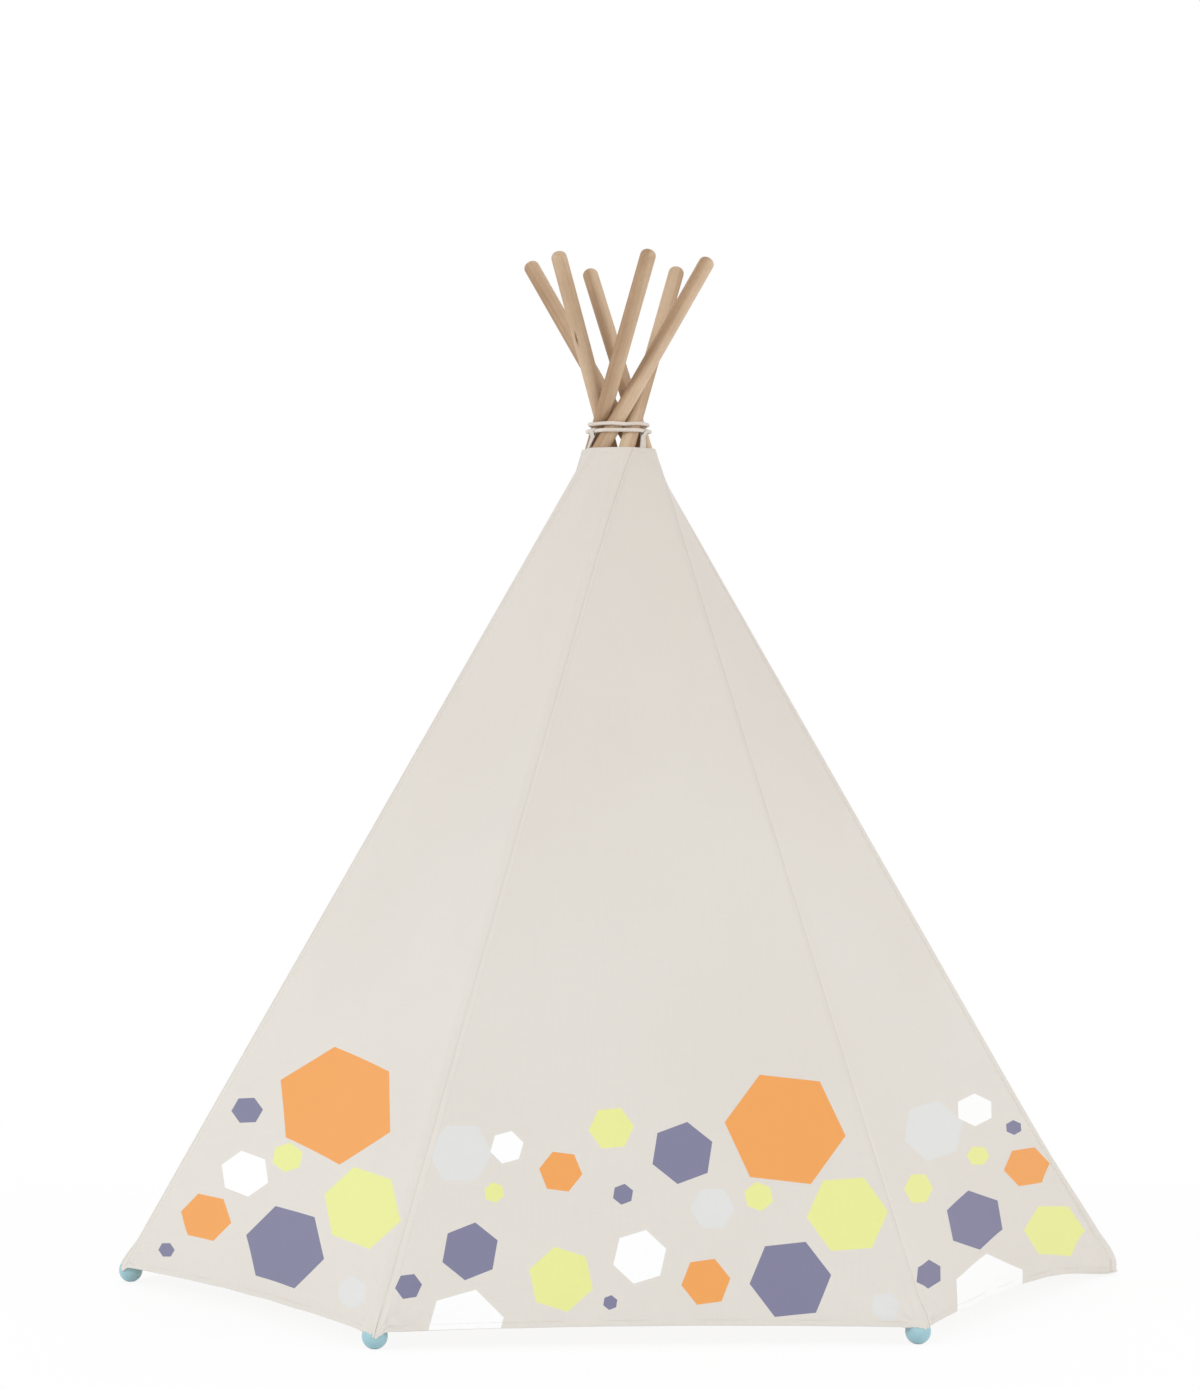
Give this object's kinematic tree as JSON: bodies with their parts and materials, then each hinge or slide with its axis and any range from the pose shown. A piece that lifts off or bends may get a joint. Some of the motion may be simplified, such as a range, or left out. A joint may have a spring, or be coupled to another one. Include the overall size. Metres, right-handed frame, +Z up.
{
  "type": "play tent",
  "caption": "Tall pointed fabric play tent on crossed wooden poles with rounded ball feet, a rope lashing below the tips, and a doorway with flaps.",
  "frame": {"origin": "centre of the ring of feet, on the floor", "axes": "+Z up; +Y towards the doorway; +X towards the foot of the first pole; the pictured side faces -Y"},
  "size_m": [1.584, 1.3829, 1.6229],
  "materials": {
    "pine": "sanded, oiled",
    "ball_paint": "painted, satin",
    "joint_tube": "satin",
    "canvas": "cotton canvas, off-white, printed",
    "tape": "cotton tape",
    "rope": "twisted cotton rope"
  },
  "bodies": {
    "canopy": {"wall_panel_1": "canvas", "wall_panel_3": "canvas", "wall_panel_4": "canvas", "wall_panel_5": "canvas", "wall_panel_6": "canvas", "door_head": "canvas", "hanging_loop_left": "tape", "hanging_loop_right": "tape", "lashing_rope": "rope"},
    "pole_1": {"pole_1_upper": "pine", "pole_1_lower": "pine", "pole_1_ferrule": "joint_tube", "pole_1_foot": "ball_paint", "pole_1_sleeve": "canvas"},
    "pole_2": {"pole_2_upper": "pine", "pole_2_lower": "pine", "pole_2_ferrule": "joint_tube", "pole_2_foot": "ball_paint", "pole_2_sleeve": "canvas", "door_tie_right": "tape"},
    "pole_3": {"pole_3_upper": "pine", "pole_3_lower": "pine", "pole_3_ferrule": "joint_tube", "pole_3_foot": "ball_paint", "pole_3_sleeve": "canvas", "door_tie_left": "tape"},
    "pole_4": {"pole_4_upper": "pine", "pole_4_lower": "pine", "pole_4_ferrule": "joint_tube", "pole_4_foot": "ball_paint", "pole_4_sleeve": "canvas"},
    "pole_5": {"pole_5_upper": "pine", "pole_5_lower": "pine", "pole_5_ferrule": "joint_tube", "pole_5_foot": "ball_paint", "pole_5_sleeve": "canvas"},
    "pole_6": {"pole_6_upper": "pine", "pole_6_lower": "pine", "pole_6_ferrule": "joint_tube", "pole_6_foot": "ball_paint", "pole_6_sleeve": "canvas"},
    "flap_right": {"door_flap_right": "canvas"},
    "flap_left": {"door_flap_left": "canvas"}
  },
  "joints": [
    {"name": "pole_1_fold", "type": "hinge", "parent": "canopy", "child": "pole_1", "pos_m": [0.0012, 0.03043, 1.37], "axis": [0.0394, 0.9992, 0], "range_deg": [0, 25], "deforming": ["wall_panel_1", "wall_panel_3", "wall_panel_4", "wall_panel_5", "wall_panel_6", "door_head", "door_flap_right", "door_flap_left", "door_tie_right", "door_tie_left", "hanging_loop_left", "hanging_loop_right", "lashing_rope"]},
    {"name": "pole_2_fold", "type": "hinge", "parent": "canopy", "child": "pole_2", "pos_m": [-0.02576, 0.01626, 1.37], "axis": [-0.8457, 0.5337, 0], "range_deg": [0, 25]},
    {"name": "pole_3_fold", "type": "hinge", "parent": "canopy", "child": "pole_3", "pos_m": [-0.02696, -0.01418, 1.37], "axis": [-0.8851, -0.4655, 0], "range_deg": [0, 25]},
    {"name": "pole_4_fold", "type": "hinge", "parent": "canopy", "child": "pole_4", "pos_m": [-0.0012, -0.03043, 1.37], "axis": [-0.0394, -0.9992, 0], "range_deg": [0, 25]},
    {"name": "pole_5_fold", "type": "hinge", "parent": "canopy", "child": "pole_5", "pos_m": [0.02576, -0.01626, 1.37], "axis": [0.8457, -0.5337, 0], "range_deg": [0, 25]},
    {"name": "pole_6_fold", "type": "hinge", "parent": "canopy", "child": "pole_6", "pos_m": [0.02696, 0.01418, 1.37], "axis": [0.8851, 0.4655, 0], "range_deg": [0, 25]},
    {"name": "flap_right_swing", "type": "hinge", "parent": "pole_2", "child": "flap_right", "pos_m": [0.23713, 0.44881, 0.513], "axis": [0.2647, 0.4195, -0.8683], "range_deg": [0, 110], "deforming": ["door_flap_right"]},
    {"name": "flap_left_swing", "type": "hinge", "parent": "pole_3", "child": "flap_left", "pos_m": [-0.25697, 0.43782, 0.513], "axis": [0.2309, -0.439, 0.8683], "range_deg": [0, 110], "deforming": ["door_flap_left"]}
  ],
  "couplings": [
    {"joint": "pole_2_fold", "follows": "pole_1_fold", "ratio": 1},
    {"joint": "pole_3_fold", "follows": "pole_1_fold", "ratio": 1},
    {"joint": "pole_4_fold", "follows": "pole_1_fold", "ratio": 1},
    {"joint": "pole_5_fold", "follows": "pole_1_fold", "ratio": 1},
    {"joint": "pole_6_fold", "follows": "pole_1_fold", "ratio": 1}
  ]
}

------------------------

* **GOAL**
Give the data again, exactly as it stands.

* **TASK OUTPUT**
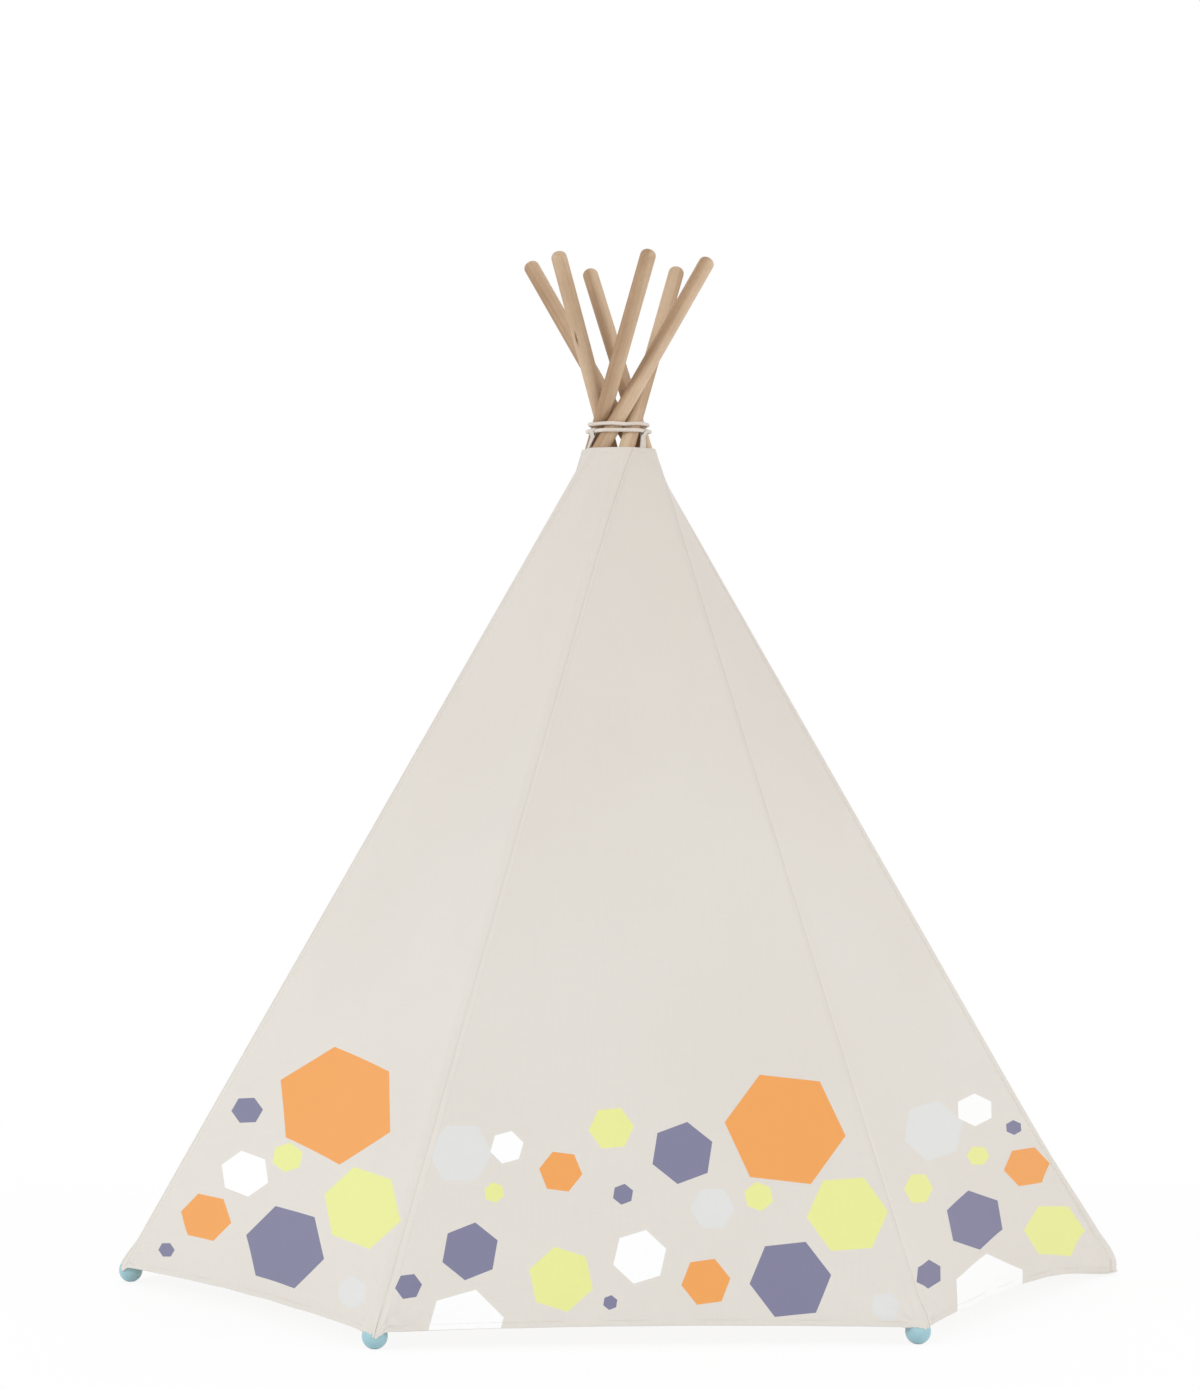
Give this object's kinematic tree as JSON: bodies with their parts and materials, then each hinge or slide with its axis and any range from the pose shown. A piece that lifts off or bends may get a joint. Some of the motion may be simplified, such as a range, or left out. A joint may have a spring, or be coupled to another one. Include the overall size. Metres, right-handed frame, +Z up.
{
  "type": "play tent",
  "caption": "Tall pointed fabric play tent on crossed wooden poles with rounded ball feet, a rope lashing below the tips, and a doorway with flaps.",
  "frame": {"origin": "centre of the ring of feet, on the floor", "axes": "+Z up; +Y towards the doorway; +X towards the foot of the first pole; the pictured side faces -Y"},
  "size_m": [1.584, 1.3829, 1.6229],
  "materials": {
    "pine": "sanded, oiled",
    "ball_paint": "painted, satin",
    "joint_tube": "satin",
    "canvas": "cotton canvas, off-white, printed",
    "tape": "cotton tape",
    "rope": "twisted cotton rope"
  },
  "bodies": {
    "canopy": {"wall_panel_1": "canvas", "wall_panel_3": "canvas", "wall_panel_4": "canvas", "wall_panel_5": "canvas", "wall_panel_6": "canvas", "door_head": "canvas", "hanging_loop_left": "tape", "hanging_loop_right": "tape", "lashing_rope": "rope"},
    "pole_1": {"pole_1_upper": "pine", "pole_1_lower": "pine", "pole_1_ferrule": "joint_tube", "pole_1_foot": "ball_paint", "pole_1_sleeve": "canvas"},
    "pole_2": {"pole_2_upper": "pine", "pole_2_lower": "pine", "pole_2_ferrule": "joint_tube", "pole_2_foot": "ball_paint", "pole_2_sleeve": "canvas", "door_tie_right": "tape"},
    "pole_3": {"pole_3_upper": "pine", "pole_3_lower": "pine", "pole_3_ferrule": "joint_tube", "pole_3_foot": "ball_paint", "pole_3_sleeve": "canvas", "door_tie_left": "tape"},
    "pole_4": {"pole_4_upper": "pine", "pole_4_lower": "pine", "pole_4_ferrule": "joint_tube", "pole_4_foot": "ball_paint", "pole_4_sleeve": "canvas"},
    "pole_5": {"pole_5_upper": "pine", "pole_5_lower": "pine", "pole_5_ferrule": "joint_tube", "pole_5_foot": "ball_paint", "pole_5_sleeve": "canvas"},
    "pole_6": {"pole_6_upper": "pine", "pole_6_lower": "pine", "pole_6_ferrule": "joint_tube", "pole_6_foot": "ball_paint", "pole_6_sleeve": "canvas"},
    "flap_right": {"door_flap_right": "canvas"},
    "flap_left": {"door_flap_left": "canvas"}
  },
  "joints": [
    {"name": "pole_1_fold", "type": "hinge", "parent": "canopy", "child": "pole_1", "pos_m": [0.0012, 0.03043, 1.37], "axis": [0.0394, 0.9992, 0], "range_deg": [0, 25], "deforming": ["wall_panel_1", "wall_panel_3", "wall_panel_4", "wall_panel_5", "wall_panel_6", "door_head", "door_flap_right", "door_flap_left", "door_tie_right", "door_tie_left", "hanging_loop_left", "hanging_loop_right", "lashing_rope"]},
    {"name": "pole_2_fold", "type": "hinge", "parent": "canopy", "child": "pole_2", "pos_m": [-0.02576, 0.01626, 1.37], "axis": [-0.8457, 0.5337, 0], "range_deg": [0, 25]},
    {"name": "pole_3_fold", "type": "hinge", "parent": "canopy", "child": "pole_3", "pos_m": [-0.02696, -0.01418, 1.37], "axis": [-0.8851, -0.4655, 0], "range_deg": [0, 25]},
    {"name": "pole_4_fold", "type": "hinge", "parent": "canopy", "child": "pole_4", "pos_m": [-0.0012, -0.03043, 1.37], "axis": [-0.0394, -0.9992, 0], "range_deg": [0, 25]},
    {"name": "pole_5_fold", "type": "hinge", "parent": "canopy", "child": "pole_5", "pos_m": [0.02576, -0.01626, 1.37], "axis": [0.8457, -0.5337, 0], "range_deg": [0, 25]},
    {"name": "pole_6_fold", "type": "hinge", "parent": "canopy", "child": "pole_6", "pos_m": [0.02696, 0.01418, 1.37], "axis": [0.8851, 0.4655, 0], "range_deg": [0, 25]},
    {"name": "flap_right_swing", "type": "hinge", "parent": "pole_2", "child": "flap_right", "pos_m": [0.23713, 0.44881, 0.513], "axis": [0.2647, 0.4195, -0.8683], "range_deg": [0, 110], "deforming": ["door_flap_right"]},
    {"name": "flap_left_swing", "type": "hinge", "parent": "pole_3", "child": "flap_left", "pos_m": [-0.25697, 0.43782, 0.513], "axis": [0.2309, -0.439, 0.8683], "range_deg": [0, 110], "deforming": ["door_flap_left"]}
  ],
  "couplings": [
    {"joint": "pole_2_fold", "follows": "pole_1_fold", "ratio": 1},
    {"joint": "pole_3_fold", "follows": "pole_1_fold", "ratio": 1},
    {"joint": "pole_4_fold", "follows": "pole_1_fold", "ratio": 1},
    {"joint": "pole_5_fold", "follows": "pole_1_fold", "ratio": 1},
    {"joint": "pole_6_fold", "follows": "pole_1_fold", "ratio": 1}
  ]
}